Speaking the Language of the Deaf
Twenty years ago, before I joined The Salvation Army, I attended Robles de Justicia Christian Church in Puerto Rico. During a Tuesday service, I saw a beautiful young woman walk in with her boyfriend. The woman sat down and began to carefully watch the pastor speak. My friend Betsy Morales, a sign language interpreter for the government of Puerto Rico who also attended the church, walked up to the couple, sat next to the woman, and began interpreting what the pastor was saying.
That was the moment I became captivated by sign language. For a year, I joined Betsy in taking sign language courses. I will always remember the day she announced to the ministry that she would start a program for the deaf and people who wanted to learn sign language. I prayed to God for His guidance on this endeavor, and He responded with Isaiah 29:18 “In that day the deaf will hear the words of the scroll, and out of gloom and darkness the eyes of the blind will see.”
I served as an interpreter and a sign language teacher in our new ministry for the deaf.

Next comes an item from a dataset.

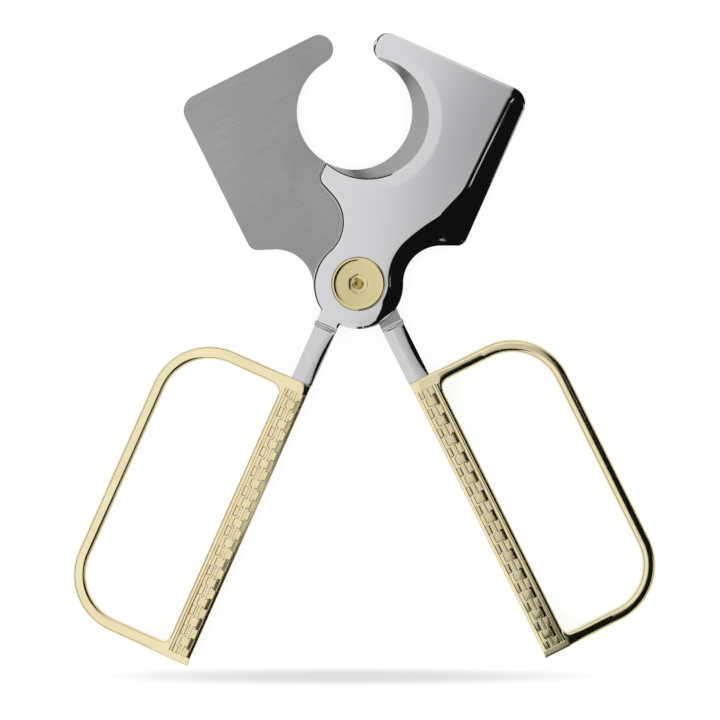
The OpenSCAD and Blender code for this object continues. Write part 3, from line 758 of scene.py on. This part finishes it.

Eventually, our ministry had grown so much that we no longer needed to have an interpreter, but rather an entire service for the deaf ministry itself. One of our deaf members took on the responsibility of being the pastor for the service.
An unwritten language
Sign language is used primarily by the deaf, and it is more accessible than the act of “reading lips.” Sign language is visual and is aided by expressions of the hands and face that will help the deaf understand and perceive description and details such as smells and colors.
It is easy to forget how much information one who is not deaf attains through hearing. Every aspect of information that deaf people gather is because they either read it or because it was translated through sign language. Today, many schools and colleges offer courses on American Sign Language (ASL), the primary language of the deaf in North America. Dance groups, including those from The Salvation Army, incorporate sign language into performance routines.
Using our talents
Today, members of our old Puerto Rico ministry continue to work with the deaf. One of them founded the Department of Languages for the Deaf at the University of Puerto Rico. Two others work as interpreters through Skype for schools and hospitals. My husband, Major Guillermo DiCaterina, and I became Salvationists and enrolled in the College for Officer Training in Suffern, N.Y. But even as an officer, I have used sign language to spread God’s message.
In 2012, during my officership at the Buffalo (Temple) N.Y., Corps, a couple named Luis and Ileana arrived in the United States from Puerto Rico just as winter was approaching. Luis was deaf and their family, which included daughters Paola and Alana, needed help with social services.
When the family noticed that there was someone at the corps who could communicate with Luis through sign language, they attended services regularly. To better communicate with Luis, Ileana became more serious about learning sign language. Their daughters also participated in the corps music program.
Eventually, the family became soldiers. My husband and I were asked by Luis and Ileana to officiate their marriage. Today, they all still attend the corps. Welcoming them to God is a testimony to the wonderful things that the Lord can do using our talents and gifts for His Glory.